### Task to carry out
In the listing below, locate the lines bearing the word "bodies". Copy every one of them.

### Stored data
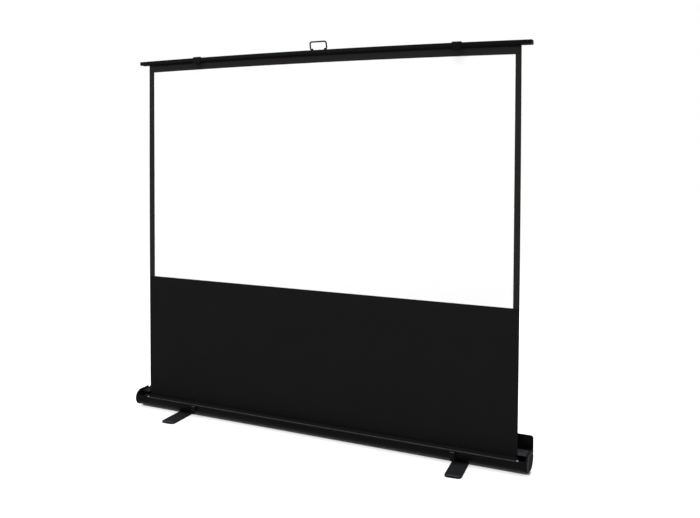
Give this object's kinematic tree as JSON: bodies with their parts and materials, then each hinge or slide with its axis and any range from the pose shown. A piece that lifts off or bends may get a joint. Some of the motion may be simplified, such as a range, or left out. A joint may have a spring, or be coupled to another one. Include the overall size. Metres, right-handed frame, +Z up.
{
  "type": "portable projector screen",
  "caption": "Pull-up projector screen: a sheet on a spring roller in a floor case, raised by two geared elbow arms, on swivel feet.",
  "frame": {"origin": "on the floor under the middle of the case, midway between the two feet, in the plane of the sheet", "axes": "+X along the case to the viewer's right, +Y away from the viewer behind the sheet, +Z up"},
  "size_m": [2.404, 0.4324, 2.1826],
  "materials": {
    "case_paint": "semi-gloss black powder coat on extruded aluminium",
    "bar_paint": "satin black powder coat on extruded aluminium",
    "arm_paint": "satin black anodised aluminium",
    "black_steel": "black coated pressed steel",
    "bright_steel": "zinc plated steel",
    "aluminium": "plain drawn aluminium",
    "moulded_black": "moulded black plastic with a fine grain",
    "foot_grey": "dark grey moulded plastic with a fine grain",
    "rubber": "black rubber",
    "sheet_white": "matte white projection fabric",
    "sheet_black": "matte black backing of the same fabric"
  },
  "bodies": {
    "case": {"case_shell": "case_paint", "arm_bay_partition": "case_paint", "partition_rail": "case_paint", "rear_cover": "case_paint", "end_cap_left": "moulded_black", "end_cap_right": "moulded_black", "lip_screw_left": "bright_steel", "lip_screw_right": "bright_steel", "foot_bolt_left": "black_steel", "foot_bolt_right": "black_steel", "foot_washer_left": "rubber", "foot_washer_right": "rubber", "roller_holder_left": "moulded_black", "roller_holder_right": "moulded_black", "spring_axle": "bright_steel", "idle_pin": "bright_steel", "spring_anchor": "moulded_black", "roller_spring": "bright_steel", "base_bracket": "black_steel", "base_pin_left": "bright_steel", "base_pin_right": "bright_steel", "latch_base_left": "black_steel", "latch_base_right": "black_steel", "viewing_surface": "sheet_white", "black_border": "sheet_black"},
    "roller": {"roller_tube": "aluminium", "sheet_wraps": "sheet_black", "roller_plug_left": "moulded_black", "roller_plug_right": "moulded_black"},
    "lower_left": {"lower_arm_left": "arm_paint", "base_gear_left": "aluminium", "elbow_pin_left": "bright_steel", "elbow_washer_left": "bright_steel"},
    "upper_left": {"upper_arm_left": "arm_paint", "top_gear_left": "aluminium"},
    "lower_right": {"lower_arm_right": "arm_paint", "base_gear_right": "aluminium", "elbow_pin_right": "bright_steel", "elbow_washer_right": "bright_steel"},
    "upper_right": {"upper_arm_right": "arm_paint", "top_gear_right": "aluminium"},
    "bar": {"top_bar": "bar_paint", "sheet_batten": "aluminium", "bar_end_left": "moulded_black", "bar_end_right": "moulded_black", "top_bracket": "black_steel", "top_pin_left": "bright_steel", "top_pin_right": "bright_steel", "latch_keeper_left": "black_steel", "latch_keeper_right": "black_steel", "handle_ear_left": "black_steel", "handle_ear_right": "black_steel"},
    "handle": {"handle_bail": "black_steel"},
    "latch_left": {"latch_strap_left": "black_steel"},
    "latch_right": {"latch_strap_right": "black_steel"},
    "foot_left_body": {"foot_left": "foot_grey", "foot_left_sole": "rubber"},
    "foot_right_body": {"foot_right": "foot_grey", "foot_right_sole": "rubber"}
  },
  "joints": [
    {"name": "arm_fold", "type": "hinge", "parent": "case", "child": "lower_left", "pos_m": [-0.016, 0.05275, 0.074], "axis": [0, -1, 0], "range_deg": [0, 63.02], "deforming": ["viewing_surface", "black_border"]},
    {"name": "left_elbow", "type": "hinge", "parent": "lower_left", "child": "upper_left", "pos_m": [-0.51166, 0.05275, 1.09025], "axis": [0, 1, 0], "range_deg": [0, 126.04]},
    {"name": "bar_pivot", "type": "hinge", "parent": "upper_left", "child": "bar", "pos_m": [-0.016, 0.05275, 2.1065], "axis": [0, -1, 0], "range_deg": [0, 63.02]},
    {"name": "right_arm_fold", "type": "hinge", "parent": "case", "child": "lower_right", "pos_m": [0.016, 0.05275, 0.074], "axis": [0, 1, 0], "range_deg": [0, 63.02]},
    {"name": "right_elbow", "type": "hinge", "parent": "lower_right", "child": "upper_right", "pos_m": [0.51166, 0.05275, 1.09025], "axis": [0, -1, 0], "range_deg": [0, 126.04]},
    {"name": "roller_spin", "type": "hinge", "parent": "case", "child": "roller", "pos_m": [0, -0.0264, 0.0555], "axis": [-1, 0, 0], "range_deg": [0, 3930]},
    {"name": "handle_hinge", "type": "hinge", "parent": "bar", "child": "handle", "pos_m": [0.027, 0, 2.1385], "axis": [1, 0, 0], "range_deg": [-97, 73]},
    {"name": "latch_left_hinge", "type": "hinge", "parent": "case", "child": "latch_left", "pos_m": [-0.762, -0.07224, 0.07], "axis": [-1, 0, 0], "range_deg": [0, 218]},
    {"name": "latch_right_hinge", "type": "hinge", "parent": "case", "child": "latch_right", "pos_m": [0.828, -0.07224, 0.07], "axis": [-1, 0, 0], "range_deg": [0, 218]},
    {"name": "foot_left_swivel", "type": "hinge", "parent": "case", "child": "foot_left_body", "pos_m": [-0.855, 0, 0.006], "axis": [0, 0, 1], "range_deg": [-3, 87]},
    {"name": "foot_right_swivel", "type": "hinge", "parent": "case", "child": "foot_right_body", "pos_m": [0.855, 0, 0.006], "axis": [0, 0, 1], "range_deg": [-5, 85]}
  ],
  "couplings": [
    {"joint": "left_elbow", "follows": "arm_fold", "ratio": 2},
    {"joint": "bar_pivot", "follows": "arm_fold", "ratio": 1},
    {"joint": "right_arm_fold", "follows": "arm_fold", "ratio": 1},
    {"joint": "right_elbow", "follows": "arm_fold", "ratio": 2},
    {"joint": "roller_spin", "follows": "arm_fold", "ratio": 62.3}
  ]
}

### Answer in full
Give this object's kinematic tree as JSON: bodies with their parts and materials, then each hinge or slide with its axis and any range from the pose shown. A piece that lifts off or bends may get a joint. Some of the motion may be simplified, such as a range, or left out. A joint may have a spring, or be coupled to another one. Include the overall size. Metres, right-handed frame, +Z up.
  "bodies": {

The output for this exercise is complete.